2. konu ise görüntüsünün tamamen mat olması ki bu durum yine benim hoşuma giden bişey değil. Ürün tanıtımında semi-matte falan yazıyor ama hikaye, bildiğiniz mat işte!
Sivilce problemim dolayısıyla aldığım fondötenleri her zaman oil-free seçiyorum, bu fondöten de öyle. Fakat oil-free derken bu kadar ciddi olabileceklerini tahmin etmemiştim açıkcası. Kuru cildiniz varsa köşe bucak kaçmanız gerekir bu üründen, yağlı ciltliyseniz sizin için super bir seçim. Benim gibi hem cildiniz kuru hem de sivilce çıkartabilmeyi başaran bir tipseniz ne yapacağınızı bilemez ortada kalırsınız!
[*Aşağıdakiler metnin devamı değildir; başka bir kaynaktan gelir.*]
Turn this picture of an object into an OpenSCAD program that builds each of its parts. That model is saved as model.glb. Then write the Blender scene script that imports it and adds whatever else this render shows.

Bunun haricinde fondötenin kapatıcılığına da söyleyebilecek hiçbir sözüm yok. Evet kapatıcılığı çok iyi, bununla orantılı olarak ağır bir fondöten. Zaten bu yüzden olsa gerek bu fondötenin bir de “light” versiyonu var – sheer to medium coverage. Onu daha fazla seveceğime hiç şüphem yok.
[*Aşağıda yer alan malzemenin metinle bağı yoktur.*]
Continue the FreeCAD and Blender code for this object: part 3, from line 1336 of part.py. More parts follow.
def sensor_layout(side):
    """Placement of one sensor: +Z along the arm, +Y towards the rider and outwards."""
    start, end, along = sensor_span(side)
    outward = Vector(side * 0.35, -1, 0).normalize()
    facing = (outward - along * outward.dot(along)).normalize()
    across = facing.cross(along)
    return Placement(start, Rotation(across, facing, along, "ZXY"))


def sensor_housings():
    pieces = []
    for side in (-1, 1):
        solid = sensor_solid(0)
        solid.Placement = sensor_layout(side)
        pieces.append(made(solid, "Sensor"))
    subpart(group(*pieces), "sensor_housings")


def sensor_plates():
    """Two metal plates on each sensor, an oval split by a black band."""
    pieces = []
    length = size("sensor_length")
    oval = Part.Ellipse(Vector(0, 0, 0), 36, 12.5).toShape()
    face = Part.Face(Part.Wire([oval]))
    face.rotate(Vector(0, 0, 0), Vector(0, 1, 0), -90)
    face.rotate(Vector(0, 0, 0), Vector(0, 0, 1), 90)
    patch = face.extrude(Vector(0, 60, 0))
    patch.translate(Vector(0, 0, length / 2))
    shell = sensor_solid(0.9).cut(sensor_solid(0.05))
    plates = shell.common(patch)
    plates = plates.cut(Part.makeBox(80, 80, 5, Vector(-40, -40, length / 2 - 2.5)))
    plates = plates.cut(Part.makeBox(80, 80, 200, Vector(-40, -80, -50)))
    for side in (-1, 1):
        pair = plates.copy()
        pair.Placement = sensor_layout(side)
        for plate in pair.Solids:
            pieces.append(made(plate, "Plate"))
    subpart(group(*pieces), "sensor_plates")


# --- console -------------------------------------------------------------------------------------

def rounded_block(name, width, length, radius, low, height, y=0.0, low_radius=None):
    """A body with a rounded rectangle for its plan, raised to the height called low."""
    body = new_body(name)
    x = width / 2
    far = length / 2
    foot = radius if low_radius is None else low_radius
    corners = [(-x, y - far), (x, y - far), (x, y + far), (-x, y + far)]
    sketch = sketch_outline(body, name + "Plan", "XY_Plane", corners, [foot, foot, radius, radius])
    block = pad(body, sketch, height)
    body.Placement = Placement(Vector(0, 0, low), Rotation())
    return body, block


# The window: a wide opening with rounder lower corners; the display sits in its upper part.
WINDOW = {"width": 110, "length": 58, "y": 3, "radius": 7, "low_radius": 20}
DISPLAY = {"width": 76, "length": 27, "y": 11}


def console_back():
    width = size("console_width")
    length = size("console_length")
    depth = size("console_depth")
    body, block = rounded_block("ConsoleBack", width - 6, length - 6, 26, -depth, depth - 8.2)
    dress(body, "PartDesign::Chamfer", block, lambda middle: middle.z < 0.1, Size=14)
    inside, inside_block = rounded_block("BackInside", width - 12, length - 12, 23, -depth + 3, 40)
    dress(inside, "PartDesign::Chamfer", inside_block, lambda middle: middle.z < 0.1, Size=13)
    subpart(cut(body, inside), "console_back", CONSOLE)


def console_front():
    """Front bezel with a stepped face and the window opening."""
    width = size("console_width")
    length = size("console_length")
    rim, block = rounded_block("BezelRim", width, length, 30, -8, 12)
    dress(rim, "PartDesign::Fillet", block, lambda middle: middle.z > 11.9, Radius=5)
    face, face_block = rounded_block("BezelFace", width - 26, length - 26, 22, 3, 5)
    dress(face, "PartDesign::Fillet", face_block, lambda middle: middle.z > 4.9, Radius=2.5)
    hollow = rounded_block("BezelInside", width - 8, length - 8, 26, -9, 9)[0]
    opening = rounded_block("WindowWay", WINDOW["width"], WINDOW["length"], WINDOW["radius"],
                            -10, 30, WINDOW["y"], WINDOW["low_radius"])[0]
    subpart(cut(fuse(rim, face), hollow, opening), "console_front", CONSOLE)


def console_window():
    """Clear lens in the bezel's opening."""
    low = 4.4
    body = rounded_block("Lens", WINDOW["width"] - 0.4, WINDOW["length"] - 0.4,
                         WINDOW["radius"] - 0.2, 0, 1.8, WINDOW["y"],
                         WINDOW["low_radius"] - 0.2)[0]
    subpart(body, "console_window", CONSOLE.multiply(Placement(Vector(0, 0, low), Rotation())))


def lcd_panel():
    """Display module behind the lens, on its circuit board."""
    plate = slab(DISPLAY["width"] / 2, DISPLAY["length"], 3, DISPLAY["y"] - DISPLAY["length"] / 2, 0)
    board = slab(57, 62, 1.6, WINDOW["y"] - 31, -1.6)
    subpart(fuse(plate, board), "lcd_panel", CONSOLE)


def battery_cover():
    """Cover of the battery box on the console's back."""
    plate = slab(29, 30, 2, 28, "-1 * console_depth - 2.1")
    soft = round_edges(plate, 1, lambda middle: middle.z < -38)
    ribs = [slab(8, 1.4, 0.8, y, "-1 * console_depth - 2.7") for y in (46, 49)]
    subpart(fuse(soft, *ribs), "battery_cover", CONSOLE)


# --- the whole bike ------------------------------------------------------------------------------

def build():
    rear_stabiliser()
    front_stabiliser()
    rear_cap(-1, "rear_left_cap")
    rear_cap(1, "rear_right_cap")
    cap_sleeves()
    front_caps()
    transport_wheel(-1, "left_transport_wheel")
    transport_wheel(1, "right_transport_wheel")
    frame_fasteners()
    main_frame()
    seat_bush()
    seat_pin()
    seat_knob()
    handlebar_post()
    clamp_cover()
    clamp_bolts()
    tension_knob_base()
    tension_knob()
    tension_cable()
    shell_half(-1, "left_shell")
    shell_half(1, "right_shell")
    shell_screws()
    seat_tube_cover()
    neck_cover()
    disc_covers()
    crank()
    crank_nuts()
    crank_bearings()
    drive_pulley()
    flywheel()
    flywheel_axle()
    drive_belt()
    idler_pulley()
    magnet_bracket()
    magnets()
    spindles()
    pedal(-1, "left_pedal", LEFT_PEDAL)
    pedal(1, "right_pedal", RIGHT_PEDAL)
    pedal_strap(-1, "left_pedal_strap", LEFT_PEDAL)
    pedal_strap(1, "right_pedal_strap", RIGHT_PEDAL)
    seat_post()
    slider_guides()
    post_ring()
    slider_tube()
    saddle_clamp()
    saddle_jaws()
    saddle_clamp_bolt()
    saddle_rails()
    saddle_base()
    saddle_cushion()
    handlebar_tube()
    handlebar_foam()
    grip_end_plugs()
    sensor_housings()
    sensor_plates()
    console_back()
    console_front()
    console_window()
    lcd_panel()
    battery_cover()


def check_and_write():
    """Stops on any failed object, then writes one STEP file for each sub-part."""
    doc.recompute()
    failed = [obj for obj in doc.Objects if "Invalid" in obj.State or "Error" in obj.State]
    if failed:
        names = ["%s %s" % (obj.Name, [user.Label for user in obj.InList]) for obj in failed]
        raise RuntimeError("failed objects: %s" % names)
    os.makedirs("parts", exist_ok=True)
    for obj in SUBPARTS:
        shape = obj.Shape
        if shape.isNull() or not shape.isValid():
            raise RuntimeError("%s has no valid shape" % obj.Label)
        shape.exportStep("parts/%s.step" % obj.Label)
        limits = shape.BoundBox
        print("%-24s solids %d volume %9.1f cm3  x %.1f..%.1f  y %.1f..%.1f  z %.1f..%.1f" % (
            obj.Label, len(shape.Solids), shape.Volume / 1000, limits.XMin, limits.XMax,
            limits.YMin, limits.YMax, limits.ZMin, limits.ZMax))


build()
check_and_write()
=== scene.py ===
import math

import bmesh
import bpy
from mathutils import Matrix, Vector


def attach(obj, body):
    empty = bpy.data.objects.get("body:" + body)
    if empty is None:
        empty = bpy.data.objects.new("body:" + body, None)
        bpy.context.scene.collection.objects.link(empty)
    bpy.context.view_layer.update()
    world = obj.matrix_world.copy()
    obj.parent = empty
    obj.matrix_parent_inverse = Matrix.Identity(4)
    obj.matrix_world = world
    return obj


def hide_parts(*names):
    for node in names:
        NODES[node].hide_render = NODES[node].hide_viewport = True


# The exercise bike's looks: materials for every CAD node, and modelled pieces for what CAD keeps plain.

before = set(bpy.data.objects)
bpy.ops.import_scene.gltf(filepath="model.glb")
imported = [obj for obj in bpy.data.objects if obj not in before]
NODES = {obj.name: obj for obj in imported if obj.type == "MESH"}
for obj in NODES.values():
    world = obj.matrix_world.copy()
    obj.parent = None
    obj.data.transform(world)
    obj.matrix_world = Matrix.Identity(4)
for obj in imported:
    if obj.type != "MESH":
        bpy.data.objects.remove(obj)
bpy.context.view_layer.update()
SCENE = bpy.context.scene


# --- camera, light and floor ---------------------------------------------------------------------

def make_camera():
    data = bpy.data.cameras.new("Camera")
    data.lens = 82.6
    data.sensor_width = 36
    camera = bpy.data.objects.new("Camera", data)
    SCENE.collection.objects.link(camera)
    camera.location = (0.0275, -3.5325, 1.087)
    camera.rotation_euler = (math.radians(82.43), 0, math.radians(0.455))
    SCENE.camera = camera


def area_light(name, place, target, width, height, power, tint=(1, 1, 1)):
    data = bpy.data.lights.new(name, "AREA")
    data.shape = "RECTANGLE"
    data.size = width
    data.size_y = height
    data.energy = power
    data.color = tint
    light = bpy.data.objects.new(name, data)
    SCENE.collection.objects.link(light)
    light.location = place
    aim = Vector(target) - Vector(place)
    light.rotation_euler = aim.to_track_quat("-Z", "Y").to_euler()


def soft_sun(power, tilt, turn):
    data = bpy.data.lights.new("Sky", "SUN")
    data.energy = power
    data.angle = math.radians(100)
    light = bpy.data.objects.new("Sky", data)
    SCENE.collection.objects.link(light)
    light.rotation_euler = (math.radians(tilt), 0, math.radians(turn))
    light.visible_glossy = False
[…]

Ben bu problemlere bir çözüm buldum tabiki. Yine aynı markaya ait illuminator ile kullanıyorum, hem matlık sorunu hem de ağırlık sorunu ortadan kalkmış oluyor. Bendeki “Face Glow – 02 Pearl” fakat bu Limited Edition, zannedersem ya ilkbahar ya da yaz koleksiyonuna aitti.
Fotoda da gördüğünüz gibi elimin üzerine ikisinden de bir miktar döküp karıştırıyorum. Normalde fondöteni elinizle kullanıyorsanız bu kadar fazla dökmenize gerek yok tabiki ama ben fırçayla sürdüğüm için malum fırça çekiyor fazlaca bir kısmını.
Renk Sand. Bone da vardı bende ama malesef geçen hafta satıldı. Keşke çekseydim göndermeden rengini..! Neyse, o biraz daha açık renk ve biraz daha sarı.